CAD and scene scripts
=-=-=-=-=

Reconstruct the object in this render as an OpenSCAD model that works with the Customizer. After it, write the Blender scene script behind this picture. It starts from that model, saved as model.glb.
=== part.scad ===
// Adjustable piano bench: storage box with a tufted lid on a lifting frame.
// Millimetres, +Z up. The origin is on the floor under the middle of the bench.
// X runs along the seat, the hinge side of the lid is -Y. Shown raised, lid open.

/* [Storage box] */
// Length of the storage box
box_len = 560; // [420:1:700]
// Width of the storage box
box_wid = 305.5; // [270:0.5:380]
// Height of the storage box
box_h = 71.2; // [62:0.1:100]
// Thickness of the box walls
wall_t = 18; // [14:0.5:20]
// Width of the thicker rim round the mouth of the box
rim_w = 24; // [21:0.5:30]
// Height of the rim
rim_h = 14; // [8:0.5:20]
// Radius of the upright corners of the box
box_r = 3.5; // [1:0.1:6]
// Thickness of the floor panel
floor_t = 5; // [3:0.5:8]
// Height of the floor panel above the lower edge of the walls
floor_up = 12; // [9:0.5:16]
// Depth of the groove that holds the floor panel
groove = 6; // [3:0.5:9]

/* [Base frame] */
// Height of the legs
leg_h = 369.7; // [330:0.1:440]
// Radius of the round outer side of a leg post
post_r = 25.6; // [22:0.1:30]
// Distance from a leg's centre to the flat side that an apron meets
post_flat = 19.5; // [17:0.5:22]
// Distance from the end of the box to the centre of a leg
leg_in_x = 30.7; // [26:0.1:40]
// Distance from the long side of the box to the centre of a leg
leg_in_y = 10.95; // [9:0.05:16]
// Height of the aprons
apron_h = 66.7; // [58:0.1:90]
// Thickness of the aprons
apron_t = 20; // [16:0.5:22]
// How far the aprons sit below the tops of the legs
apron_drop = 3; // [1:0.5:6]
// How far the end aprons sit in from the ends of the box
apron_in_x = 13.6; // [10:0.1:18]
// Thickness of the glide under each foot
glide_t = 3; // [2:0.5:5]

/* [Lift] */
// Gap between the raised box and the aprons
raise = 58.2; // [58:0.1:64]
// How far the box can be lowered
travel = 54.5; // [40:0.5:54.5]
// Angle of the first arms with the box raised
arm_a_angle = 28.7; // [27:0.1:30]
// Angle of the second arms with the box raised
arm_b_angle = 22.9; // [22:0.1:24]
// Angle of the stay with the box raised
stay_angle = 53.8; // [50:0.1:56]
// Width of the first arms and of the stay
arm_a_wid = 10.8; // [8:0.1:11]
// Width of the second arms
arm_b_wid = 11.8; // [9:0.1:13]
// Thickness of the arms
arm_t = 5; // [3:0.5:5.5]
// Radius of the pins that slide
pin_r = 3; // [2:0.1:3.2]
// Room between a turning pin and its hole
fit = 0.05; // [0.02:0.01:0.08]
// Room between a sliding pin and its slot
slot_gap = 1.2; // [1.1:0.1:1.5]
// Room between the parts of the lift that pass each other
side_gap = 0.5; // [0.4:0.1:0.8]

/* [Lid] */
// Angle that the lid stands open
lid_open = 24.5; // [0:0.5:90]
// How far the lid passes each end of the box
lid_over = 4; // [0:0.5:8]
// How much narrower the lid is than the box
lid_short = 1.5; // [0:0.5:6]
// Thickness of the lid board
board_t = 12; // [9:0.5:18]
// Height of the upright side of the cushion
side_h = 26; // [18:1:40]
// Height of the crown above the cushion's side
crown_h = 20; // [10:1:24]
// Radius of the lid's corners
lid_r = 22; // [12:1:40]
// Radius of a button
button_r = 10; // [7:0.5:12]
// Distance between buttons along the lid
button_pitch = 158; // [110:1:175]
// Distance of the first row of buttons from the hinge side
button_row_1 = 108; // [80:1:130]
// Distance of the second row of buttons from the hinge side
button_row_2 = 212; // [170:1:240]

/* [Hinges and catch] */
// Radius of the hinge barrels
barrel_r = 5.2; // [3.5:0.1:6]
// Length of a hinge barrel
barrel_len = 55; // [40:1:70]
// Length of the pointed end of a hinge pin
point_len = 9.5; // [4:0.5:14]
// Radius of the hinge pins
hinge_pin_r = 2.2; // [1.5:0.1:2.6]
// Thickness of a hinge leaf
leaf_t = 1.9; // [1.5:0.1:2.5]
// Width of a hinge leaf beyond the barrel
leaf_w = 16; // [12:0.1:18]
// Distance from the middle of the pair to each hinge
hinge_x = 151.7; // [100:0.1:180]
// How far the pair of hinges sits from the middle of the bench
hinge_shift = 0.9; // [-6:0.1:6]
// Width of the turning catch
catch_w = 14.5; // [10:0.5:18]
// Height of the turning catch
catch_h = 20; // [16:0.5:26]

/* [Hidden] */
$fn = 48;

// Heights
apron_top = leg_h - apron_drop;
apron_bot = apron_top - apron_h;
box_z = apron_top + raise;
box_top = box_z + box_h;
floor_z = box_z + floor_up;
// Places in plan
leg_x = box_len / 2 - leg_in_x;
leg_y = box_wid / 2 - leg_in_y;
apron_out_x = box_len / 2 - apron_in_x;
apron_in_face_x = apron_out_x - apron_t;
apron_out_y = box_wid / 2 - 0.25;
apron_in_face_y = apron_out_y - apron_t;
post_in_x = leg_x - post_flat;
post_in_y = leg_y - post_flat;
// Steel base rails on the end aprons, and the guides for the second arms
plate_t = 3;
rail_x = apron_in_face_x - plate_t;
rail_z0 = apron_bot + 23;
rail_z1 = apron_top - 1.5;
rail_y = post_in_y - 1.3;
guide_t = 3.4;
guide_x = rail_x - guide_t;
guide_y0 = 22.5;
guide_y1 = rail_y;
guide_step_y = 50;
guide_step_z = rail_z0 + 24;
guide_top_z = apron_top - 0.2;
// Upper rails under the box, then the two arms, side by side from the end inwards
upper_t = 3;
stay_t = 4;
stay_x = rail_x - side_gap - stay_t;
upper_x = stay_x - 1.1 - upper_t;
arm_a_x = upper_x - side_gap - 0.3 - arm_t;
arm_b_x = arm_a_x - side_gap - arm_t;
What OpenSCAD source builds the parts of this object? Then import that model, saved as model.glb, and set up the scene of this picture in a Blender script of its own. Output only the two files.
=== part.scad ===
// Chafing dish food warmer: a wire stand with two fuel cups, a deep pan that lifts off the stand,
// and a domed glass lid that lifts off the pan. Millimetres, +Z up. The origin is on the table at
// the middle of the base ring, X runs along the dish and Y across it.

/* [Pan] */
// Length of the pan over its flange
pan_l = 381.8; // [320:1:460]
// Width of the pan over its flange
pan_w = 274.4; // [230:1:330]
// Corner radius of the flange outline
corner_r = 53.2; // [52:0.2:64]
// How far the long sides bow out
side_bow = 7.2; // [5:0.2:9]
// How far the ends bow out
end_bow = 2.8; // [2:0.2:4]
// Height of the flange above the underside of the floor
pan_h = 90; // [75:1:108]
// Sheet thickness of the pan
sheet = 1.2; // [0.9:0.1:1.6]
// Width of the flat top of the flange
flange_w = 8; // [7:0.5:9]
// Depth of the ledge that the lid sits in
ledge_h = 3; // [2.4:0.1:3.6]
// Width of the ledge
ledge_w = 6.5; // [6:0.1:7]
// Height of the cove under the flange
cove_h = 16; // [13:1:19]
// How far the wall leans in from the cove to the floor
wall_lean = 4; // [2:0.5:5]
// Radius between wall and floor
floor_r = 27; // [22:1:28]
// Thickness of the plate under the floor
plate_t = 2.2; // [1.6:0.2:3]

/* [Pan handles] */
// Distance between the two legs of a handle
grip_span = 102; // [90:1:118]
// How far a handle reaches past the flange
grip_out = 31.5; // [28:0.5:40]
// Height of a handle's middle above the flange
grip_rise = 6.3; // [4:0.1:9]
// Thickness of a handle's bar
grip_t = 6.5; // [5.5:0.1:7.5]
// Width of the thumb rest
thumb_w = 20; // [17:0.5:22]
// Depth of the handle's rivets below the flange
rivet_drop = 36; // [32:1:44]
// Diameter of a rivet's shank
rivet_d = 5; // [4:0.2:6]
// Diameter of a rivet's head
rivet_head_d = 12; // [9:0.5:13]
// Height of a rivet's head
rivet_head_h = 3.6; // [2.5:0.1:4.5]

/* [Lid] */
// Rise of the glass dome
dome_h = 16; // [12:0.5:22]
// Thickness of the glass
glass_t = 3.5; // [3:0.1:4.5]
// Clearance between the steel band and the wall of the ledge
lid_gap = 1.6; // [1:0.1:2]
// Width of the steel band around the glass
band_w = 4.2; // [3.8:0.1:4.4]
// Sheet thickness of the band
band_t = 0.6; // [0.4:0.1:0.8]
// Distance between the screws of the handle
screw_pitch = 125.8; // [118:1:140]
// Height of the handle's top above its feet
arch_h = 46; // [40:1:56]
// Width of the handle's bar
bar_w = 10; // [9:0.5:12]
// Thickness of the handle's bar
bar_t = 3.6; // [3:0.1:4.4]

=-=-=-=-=

### YOUR GOAL
Reproduce, please, the lines of the material from its first line down to the line containing "groove = 6; // [3:0.5:9]", keeping both ends and nothing beyond them.

### SOLUTION BELOW
Reconstruct the object in this render as an OpenSCAD model that works with the Customizer. After it, write the Blender scene script behind this picture. It starts from that model, saved as model.glb.
=== part.scad ===
// Adjustable piano bench: storage box with a tufted lid on a lifting frame.
// Millimetres, +Z up. The origin is on the floor under the middle of the bench.
// X runs along the seat, the hinge side of the lid is -Y. Shown raised, lid open.

/* [Storage box] */
// Length of the storage box
box_len = 560; // [420:1:700]
// Width of the storage box
box_wid = 305.5; // [270:0.5:380]
// Height of the storage box
box_h = 71.2; // [62:0.1:100]
// Thickness of the box walls
wall_t = 18; // [14:0.5:20]
// Width of the thicker rim round the mouth of the box
rim_w = 24; // [21:0.5:30]
// Height of the rim
rim_h = 14; // [8:0.5:20]
// Radius of the upright corners of the box
box_r = 3.5; // [1:0.1:6]
// Thickness of the floor panel
floor_t = 5; // [3:0.5:8]
// Height of the floor panel above the lower edge of the walls
floor_up = 12; // [9:0.5:16]
// Depth of the groove that holds the floor panel
groove = 6; // [3:0.5:9]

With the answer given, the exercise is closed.